Frequently Asked Questions
Will end-to-end models replace traditional transcription pipelines?
For many conversational and assistant use cases, yes, the integrated approach is winning because it avoids a lossy handoff. But pure transcription, such as captioning a recorded archive, still benefits from a dedicated recognizer. The two coexist; the integrated approach is gaining share in interactive products.
Do I need to support multiple languages even if my users are monolingual?
You should at least test code-switching, because real speakers insert foreign names and phrases constantly. Even a monolingual product mishandles those tokens with a strict single-language model. Full multilingual support is a separate, larger decision.
Is on-device recognition good enough to rely on yet?
For an increasing number of use cases, yes, especially where privacy outweighs the last few points of accuracy. It is not yet equal to the best cloud models on the hardest audio, but the gap is closing fast enough that it belongs in every evaluation.
Has the accuracy gap between streaming and batch closed completely?
Not completely, but it is much smaller than it was. Revision-capable streaming recovers most of the accuracy that early-commitment streaming lost, which makes live features viable for products that previously avoided them.
How do I avoid building something that is obsolete in a year?

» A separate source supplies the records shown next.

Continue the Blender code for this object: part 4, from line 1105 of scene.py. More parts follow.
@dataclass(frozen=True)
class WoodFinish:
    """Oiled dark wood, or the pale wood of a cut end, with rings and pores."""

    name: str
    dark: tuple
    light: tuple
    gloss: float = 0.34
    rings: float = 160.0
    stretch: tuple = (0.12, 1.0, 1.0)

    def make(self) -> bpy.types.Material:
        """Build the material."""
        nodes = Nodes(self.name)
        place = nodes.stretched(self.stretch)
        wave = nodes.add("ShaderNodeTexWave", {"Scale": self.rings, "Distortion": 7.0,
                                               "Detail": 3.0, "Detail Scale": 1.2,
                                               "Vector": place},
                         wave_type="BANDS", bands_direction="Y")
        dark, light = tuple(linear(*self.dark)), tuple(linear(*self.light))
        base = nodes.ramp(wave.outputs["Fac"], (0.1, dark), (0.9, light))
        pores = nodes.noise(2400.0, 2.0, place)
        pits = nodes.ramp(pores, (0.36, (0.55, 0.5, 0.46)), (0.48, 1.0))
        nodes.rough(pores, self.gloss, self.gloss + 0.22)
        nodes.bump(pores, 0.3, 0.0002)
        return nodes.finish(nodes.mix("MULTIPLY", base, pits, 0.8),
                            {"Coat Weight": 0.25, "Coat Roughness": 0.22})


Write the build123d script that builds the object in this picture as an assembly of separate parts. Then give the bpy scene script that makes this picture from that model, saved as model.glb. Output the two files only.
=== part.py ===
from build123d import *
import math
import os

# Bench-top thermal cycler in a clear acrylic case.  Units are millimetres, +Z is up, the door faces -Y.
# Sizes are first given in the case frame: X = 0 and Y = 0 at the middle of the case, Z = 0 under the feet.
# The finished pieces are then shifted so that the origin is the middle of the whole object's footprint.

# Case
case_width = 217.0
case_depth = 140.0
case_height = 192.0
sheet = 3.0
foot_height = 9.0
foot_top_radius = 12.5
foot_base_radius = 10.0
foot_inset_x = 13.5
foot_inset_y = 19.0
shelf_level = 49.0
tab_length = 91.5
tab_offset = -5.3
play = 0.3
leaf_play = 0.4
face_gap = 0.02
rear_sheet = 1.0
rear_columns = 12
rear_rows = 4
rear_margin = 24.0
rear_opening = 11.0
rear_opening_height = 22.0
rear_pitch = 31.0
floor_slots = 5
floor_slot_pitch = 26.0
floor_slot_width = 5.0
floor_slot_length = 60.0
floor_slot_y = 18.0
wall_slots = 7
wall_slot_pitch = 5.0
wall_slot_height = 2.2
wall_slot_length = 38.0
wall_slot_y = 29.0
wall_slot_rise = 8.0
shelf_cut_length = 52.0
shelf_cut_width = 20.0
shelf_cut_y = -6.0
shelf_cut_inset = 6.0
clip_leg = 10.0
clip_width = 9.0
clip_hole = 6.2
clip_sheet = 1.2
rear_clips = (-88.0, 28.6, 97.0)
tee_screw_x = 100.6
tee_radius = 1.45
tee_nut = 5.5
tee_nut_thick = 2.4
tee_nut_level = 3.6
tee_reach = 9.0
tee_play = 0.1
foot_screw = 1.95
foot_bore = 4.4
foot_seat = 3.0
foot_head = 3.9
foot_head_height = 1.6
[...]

Design recognition as a swappable layer that passes confidence and alternatives forward, rather than hardcoding a single best-string output into your application logic. That keeps you free to adopt better models as the field moves.
Key Takeaways
- Speech recognition is shifting from standalone transcription to a layer inside integrated understanding and action systems.
- Multilingual support and code-switching are becoming default expectations, not premium features.
- On-device capability is climbing fast enough to reshape privacy-driven architecture decisions.
- The accuracy penalty for streaming is shrinking, reviving live features that teams previously deferred.
- Position by keeping alternatives and confidence in your pipeline and treating recognition as a swappable layer, not a finished product.